Today, we are comparing the Boston Red Sox and the Tampa Bay Rays to see if we can determine what their fielding needs might be and why both teams have been very successful in the AL East. With the exception of last season, both have been near the top of the division every year since 2008 for the Rays and further back for the Red Sox. Additionally, we will look at the squads overall to see if advanced strategy has anything to do with it.

For our purposes today, we will be using Fielding Bible data from John Dewan and billjamesonline.com. Dewan splits fielding into a +/- category and a runs saved category. The +/- category is a simple representation of whether the player made more plays than the average player given his opportunities or fewer plays. Interns spend hours poring over film to categorize the difficulty of each play and the likelihood that a typical player at that position would actually make the play. From there, run values are assigned depending on the possible outcomes of making or not making the play. Usually, looking at these numbers alone will tell us everything, but in the case of the Rays and Red Sox it will not.

Boston Red Sox

   

INN

+/-

Runs

C Jarrod Saltalamacchia

600

—-

-8

1B Mike Napoli

687

+9

+7

2B Dustin Pedroia

842

+13

+12

3B Will Middlebrooks*

461

-5

-5

SS Stephen Drew

575

+6

+2

LF Daniel Nava

692

-8

-3

CF Jacoby Ellsbury

787

+12

+8

RF Shane Victorino

519

+17

+14

Total  

5163

+44

+27

 

Will Middlebrooks is down on the farm largely because he couldn’t hit his weight, but the fielding numbers above certainly didn’t help. Additionally, Ryan Lavarnway has been playing more often behind the dish largely because of the numbers we see above.

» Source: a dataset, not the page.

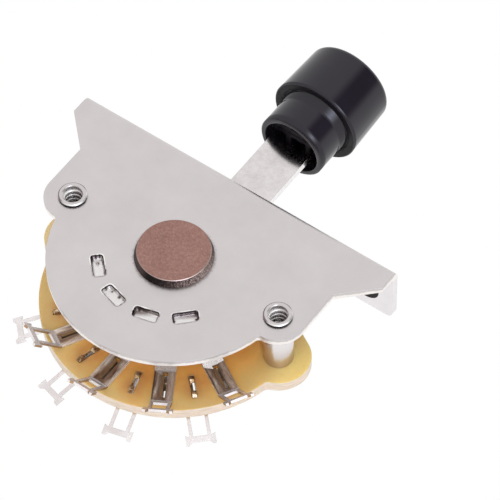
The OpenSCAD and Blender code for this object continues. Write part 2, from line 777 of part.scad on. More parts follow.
// Hollow two-step knob, its lever socket carried on ribs
module lever_knob() {
    cap_at = knob_base + knob_neck_len;
    top = cap_at + knob_cap_h;
    inner_r = knob_neck_r - knob_wall;
    roof = top - knob_roof;
    round_c = knob_cap_r - knob_draft - knob_round;
    socket = [lever_w + 2 * (socket_wall + socket_play), lever_t + 2 * (socket_wall + socket_play)];
    color(black) translate([0, lever_mid - hole_setback, -pivot_drop]) difference() {
        union() {
            difference() {
                rotate_extrude() {
                    polygon([
                        [0, knob_base], [knob_neck_r - 0.2, knob_base],
                        [knob_neck_r, knob_base + 0.2],
                        [knob_neck_r, cap_at + knob_groove], [knob_neck_r + knob_groove, cap_at + knob_groove],
                        [knob_neck_r + knob_groove, cap_at], [knob_cap_r - 0.15, cap_at],
                        [knob_cap_r, cap_at + 0.15], [knob_cap_r - knob_draft, top - knob_round],
                        [round_c, top], [0, top]
                    ]);
                    translate([round_c, top - knob_round]) circle(knob_round);
                }
                translate([0, 0, knob_base - 1]) cylinder(roof - knob_base + 1, inner_r, inner_r);
            }
            knob_dome_cap(top, round_c);
            translate([0, 0, knob_base + socket_inset]) linear_extrude(roof - knob_base - socket_inset + 0.1) {
                square(socket, center = true);
                intersection() {
                    circle(inner_r + 0.1);
                    union() {
                        square([2 * inner_r + 1, rib_t], center = true);
                        for (s = [-1, 1]) translate([s * lever_w / 4, 0])
                            square([rib_t, 2 * inner_r + 1], center = true);
                    }
                }
            }
        }
        // Blind slot for the lever's end
        translate([0, 0, knob_base]) linear_extrude(lever_len - knob_base + socket_play)
            square([lever_w + 2 * socket_play, lever_t + 2 * socket_play], center = true);
    }
}

// Shallow dome over the cap's flat top
module knob_dome_cap(top, r) {
    ball = (r * r + knob_dome * knob_dome) / (2 * knob_dome);
    rotate_extrude() intersection() {
        translate([0, top + knob_dome - ball]) circle(ball, $fn = 360);
        translate([0, top - 0.2]) square([r, knob_dome + 0.4]);
    }
}

mounting_bracket();
pivot_stud();
thrust_washer();
left_post();
right_post();
stator_wafer();
front_terminal_1();
front_terminal_2();
front_terminal_3();
front_common_terminal();
back_common_terminal();
back_terminal_1();
back_terminal_2();
back_terminal_3();
left_post_screw();
right_post_screw();
left_split_washer();
right_split_washer();
retaining_ring();
selector_lever();
lever_hub();
hub_spacer();
detent_spring();
rotor();
front_contact_blade();
back_contact_blade();
rotor_rivets();
back_washer();
lever_knob();
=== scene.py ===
"""Looks of the lever selector switch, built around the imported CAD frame. Lengths are in metres unless named _mm."""
import json
import math
import random

import bmesh
import bpy
from mathutils import Matrix, Vector


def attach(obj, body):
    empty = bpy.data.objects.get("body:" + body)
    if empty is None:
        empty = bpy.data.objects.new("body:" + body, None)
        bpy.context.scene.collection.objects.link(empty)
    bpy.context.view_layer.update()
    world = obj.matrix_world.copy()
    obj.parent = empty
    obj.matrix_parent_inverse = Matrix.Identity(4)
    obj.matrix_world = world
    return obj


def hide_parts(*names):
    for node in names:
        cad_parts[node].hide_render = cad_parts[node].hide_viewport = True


MM = 0.001
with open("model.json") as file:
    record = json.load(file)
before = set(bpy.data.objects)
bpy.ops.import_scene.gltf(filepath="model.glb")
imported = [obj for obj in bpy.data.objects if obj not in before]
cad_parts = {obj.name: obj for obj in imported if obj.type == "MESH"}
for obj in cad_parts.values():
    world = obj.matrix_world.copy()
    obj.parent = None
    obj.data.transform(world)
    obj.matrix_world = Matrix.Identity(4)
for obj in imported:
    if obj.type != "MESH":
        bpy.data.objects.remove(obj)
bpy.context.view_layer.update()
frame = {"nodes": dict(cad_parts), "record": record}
nodes = frame["nodes"]
scene = bpy.context.scene
scene.view_settings.view_transform = "Standard"

# Places that repeat values of the CAD source, in mm
PIVOT = (0.0, -5.9, -14.7)
POST_X = 16.55
WAFER_FRONT = 9.15
WAFER_T = 1.7
STEP_AT = 12.1
LUG_BEND_AT = 16.8
CLIP_W = 2.8
KNOB_BASE = 11.3
KNOB_NECK_LEN = 5.45
KNOB_NECK_R = 5.0
KNOB_CAP_R = 6.55

FRAME_NODES = frame["record"]["behaviour"]["bodies"]["frame"]
SLOT_OF = {p["node"]: p["material_slot"] for p in frame["record"]["subparts"]}


# Camera, solved from the photograph's named points
def make_camera():
    right = Vector((0.81029, 0.014825, 0.585841))
    down = Vector((0.468372, 0.584451, -0.662605))
    ahead = Vector((-0.352218, 0.811294, 0.466631))
    turn = Matrix((right, -down, -ahead)).transposed()
    data = bpy.data.cameras.new("camera")
    data.sensor_width = 36.0
    data.lens = 3746.39 / 500 * data.sensor_width
    data.clip_start = 0.01
    data.clip_end = 10.0
    cam = bpy.data.objects.new("camera", data)
    cam.matrix_world = Matrix.Translation(Vector((178.576, -399.814, -234.954)) * MM) @ turn.to_4x4()
    scene.collection.objects.link(cam)
    scene.camera = cam
    return right, -down, -ahead


RIGHT, UP, TOWARD = make_camera()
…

That is a terrific example of the hidden effects that fielding has on playing time and therefore on a player’s fantasy value. What’s increasingly interesting though is looking at the overall effectiveness of a defense.

Defense Efficiency Rating is a very easy metric to compile. It looks complicated, but it simply calculates the percentage of balls in play (excluding home runs, walks, strikeouts, and hit by pitches) that are converted into outs. Typically, we would expect 30 percent of balls in play to become either hits or errors. Therefore, an average defense efficiency rating (DER) would be .700. The Red Sox are showing tremendous range by making a combined 44 more plays than average and saving 27 more runs than average. However, their overall DER is a measly .689. That can happen for a number of reasons. The main reason is that they may not be taking full advantage of their collective range through poor pre-pitch positioning. However, it should be noted that the above numbers do not represent the collective fielding numbers of all of the pitchers and the reserves. A comprehensive study of those numbers might bring the team down a peg or three.

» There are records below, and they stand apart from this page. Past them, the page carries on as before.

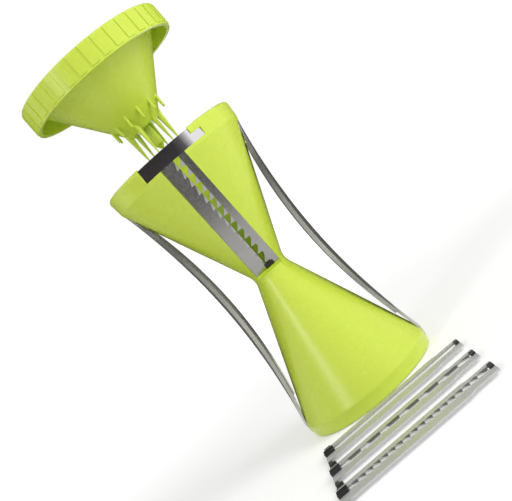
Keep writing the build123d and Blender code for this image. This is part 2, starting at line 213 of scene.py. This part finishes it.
def upright(x_span, y_span, z_span):
    """The corners of an upright sheet from one point on the floor to another."""
    (x0, x1), (y0, y1), (low, high) = x_span, y_span, z_span
    return [(x0, y0, low), (x1, y1, low), (x1, y1, high), (x0, y0, high)]


def floor_paper():
    """White paper: lit like any paper, and given a painted glow for the camera and for mirrors that
    grows whiter with distance, so that it meets the white background without a line."""
    mat = bpy.data.materials.new("floor_white")
    tree = empty_tree(mat)
    out = tree.nodes.new("ShaderNodeOutputMaterial")
    diffuse = tree.nodes.new("ShaderNodeBsdfDiffuse")
    diffuse.inputs["Color"].default_value = (0.82, 0.82, 0.82, 1)
    # Painted light: a glow that rises with distance from the origin.
    glow = tree.nodes.new("ShaderNodeEmission")
    away = tree.nodes.new("ShaderNodeVectorMath")
    away.operation = "LENGTH"
    tree.links.new(coords(tree), away.inputs[0])
    rise = tree.nodes.new("ShaderNodeMapRange")
    for label, value in (("From Min", 0.15), ("From Max", 0.75), ("To Min", 0.30), ("To Max", 0.75)):
        rise.inputs[label].default_value = value
    tree.links.new(away.outputs["Value"], rise.inputs["Value"])
    tree.links.new(rise.outputs["Result"], glow.inputs["Strength"])
    both = tree.nodes.new("ShaderNodeAddShader")
    tree.links.new(diffuse.outputs[0], both.inputs[0])
    tree.links.new(glow.outputs[0], both.inputs[1])
    seen_or_mirrored(tree, out, diffuse.outputs[0], both.outputs[0])
    return mat


def white_light(tree, strength):
    node = tree.nodes.new("ShaderNodeBackground")
    node.inputs["Color"].default_value = (1, 1, 1, 1)
    node.inputs["Strength"].default_value = strength
    return node.outputs[0]


floor_span = (-FLOOR_HALF, FLOOR_HALF)
flat_sheet("floor", lying(floor_span, floor_span, -FLOOR_DROP), floor_paper())
world = bpy.data.worlds.new("studio")
scene.world = world
world_tree = empty_tree(world)
seen_or_mirrored(world_tree, world_tree.nodes.new("ShaderNodeOutputWorld"),
                 white_light(world_tree, WORLD_LIGHT), white_light(world_tree, WORLD_WHITE))


# ---------------------------------------------------------------- cards and lamps
def card(name, corners, stops, along="X"):
    """A card that only reflections show, shaded along X or Y from its lowest end."""
    mat = bpy.data.materials.new(name)
    tree = empty_tree(mat)
    out = tree.nodes.new("ShaderNodeOutputMaterial")
    glow = tree.nodes.new("ShaderNodeEmission")
    where = tree.nodes.new("ShaderNodeTexCoord")
    parts = tree.nodes.new("ShaderNodeSeparateXYZ")
    tree.links.new(where.outputs["Generated"], parts.inputs[0])
    tree.links.new(ramp(tree, parts.outputs[along], stops), glow.inputs["Color"])
    tree.links.new(glow.outputs[0], out.inputs["Surface"])
    sheet = flat_sheet(name, corners, mat)
    sheet.visible_camera = False
    sheet.visible_diffuse = False
    sheet.visible_shadow = False


card("front_dark", upright((-1.1, 0.75), (-0.2, -0.873), (0.165, 0.30)),
     [(0.0, (0.09, 0.06, 0.055)), (0.25, (0.035, 0.028, 0.027)), (0.68, (0.04, 0.037, 0.04)),
      (0.80, (0.12, 0.11, 0.11)), (1.0, 0.85)])
card("front_grey", upright((-1.1, 0.55), (-0.2, -0.8), (0.0, 0.165)),
     [(0.0, 0.25), (0.6, 0.5), (1.0, 0.9)])
card("front_floor_dark", lying((-0.04, 0.04), (-0.36, -0.122), CARD_LIFT),
     [(0.0, 0.9), (0.25, 0.03), (0.7, 0.03), (0.9, 0.15), (1.0, 0.6)], "Y")
card("left_floor_dark", lying((-0.6, -0.07), (-0.05, 0.45), CARD_LIFT),
     [(0.0, 0.9), (0.5, 0.28), (1.0, 0.28)])
for side in (-1, 1):
    shades = [(0.0, 0.05), (0.5, 0.12), (1.0, 0.45)]
    if side < 0:
        shades = [(1 - at, grey) for at, grey in reversed(shades)]
    card("back_dark", upright((0.08 * side, 0.75 * side), (0.9, 0.35), (0.0, 0.6)), shades)
    card("back_floor_dark", lying((0.06 * side, 0.75 * side), (0.14, 0.9), CARD_LIFT),
         [(0.0, 0.12), (1.0, 0.12)])


def softbox(name, spot, size, power, shown=True):
    """A rectangular lamp; a lamp that isn't shown gives light but no reflection."""
    data = bpy.data.lights.new(name, "AREA")
    data.shape = "RECTANGLE"
    data.size, data.size_y = size
    data.energy = power
    lamp = bpy.data.objects.new(name, data)
    lamp.location = spot
    lamp.rotation_euler = (Vector(AIM) - Vector(spot)).to_track_quat("-Z", "Y").to_euler()
    lamp.visible_glossy = shown
    scene.collection.objects.link(lamp)


softbox("right_box", (0.905, -0.40, 0.22), (0.55, 0.40), 1.35, shown=False)
softbox("left_box", (-0.646, -0.602, 0.55), (0.20, 0.5), 1.6)
softbox("right_fill", (0.709, -0.497, 0.58), (0.5, 0.5), 4.0, shown=False)

# ---------------------------------------------------------------- camera
eye = Vector((0.0122, -0.4439, 0.1020))
target = Vector((0.0009, 0.0, 0.0824))
lean = Vector((0.6587, 0.0, 0.7524))  # the direction that points up in the picture
back = (eye - target).normalized()
right = lean.cross(back).normalized()
up = back.cross(right)
cam_data = bpy.data.cameras.new("camera")
cam_data.lens = 68.3
cam_data.sensor_width = 36.0
cam_data.sensor_fit = "HORIZONTAL"
cam_data.clip_start = 0.01
camera = bpy.data.objects.new("camera", cam_data)
camera.matrix_world = Matrix((
    (right.x, up.x, back.x, eye.x),
    (right.y, up.y, back.y, eye.y),
    (right.z, up.z, back.z, eye.z),
    (0, 0, 0, 1)))
scene.collection.objects.link(camera)
scene.camera = camera
scene.view_settings.view_transform = "Standard"
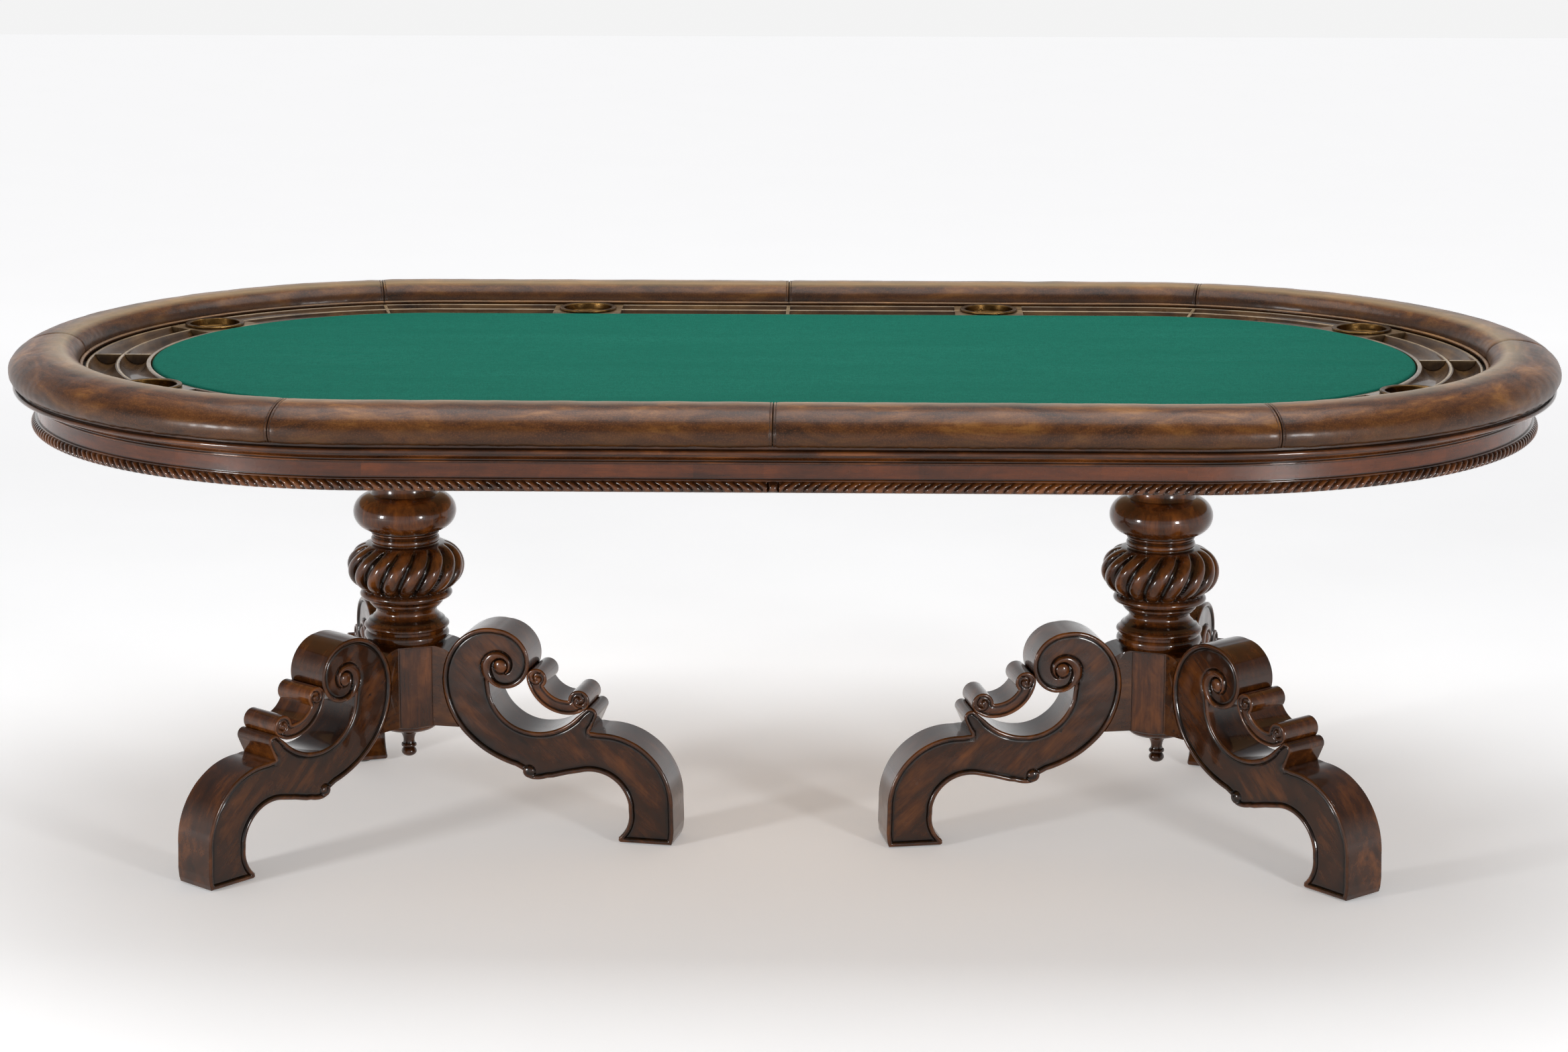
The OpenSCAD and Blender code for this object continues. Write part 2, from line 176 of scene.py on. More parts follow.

The Rays sport a DER of .708 and while it may not be the best in the league, it is consistent of where the team has been over the past several years. The Rays have been known for being on the cutting edge in their use of defensive shifts. To put it bluntly, they shift for every single hitter based on a comprehensive study of where he normally hits the ball. It has been widely successful and is beginning to be copied by a number of other organizations. So, while their numbers below might look pedestrian we must remember what the overall goal is.

Tampa Bay Rays

   

INN

+/-

Runs

C Jose Molina

444

—-

-4

1B James Loney

758

-1

+1

2B Ben Zobrist

794

-6

-4

3B Evan Longoria

724

+4

+6

SS Yunel Escobar

789

+11

+8

LF Matt Joyce

572

-8

-8

CF Desmond Jennings

788

+2

0

RF Wil Myers

215

+3

+2

Total  

5084

+5

+1

As you can see, the Rays don’t look great individually. Yunel Escobar is the only fielder that really stands out on the positive end. Yet, he is another great example of the hidden value of fielding. The Rays and Joe Maddon were willing to sit through a horrific April because he gave them so much value on the other end. Overall, there is very little that either team wants to do defensively with the exception of third base for the Red Sox.

Yet, this is a fantastic study in how overall strategy can have a profound impact on your defensive numbers as a team and therefore your pitching staff. The Rays are constantly outperforming their fielding independent pitching (FIP) numbers because of their superlative overall team defense. So, even if the individual parts don’t add up to a great defense like we might believe with the Red Sox, the Rays are better off overall.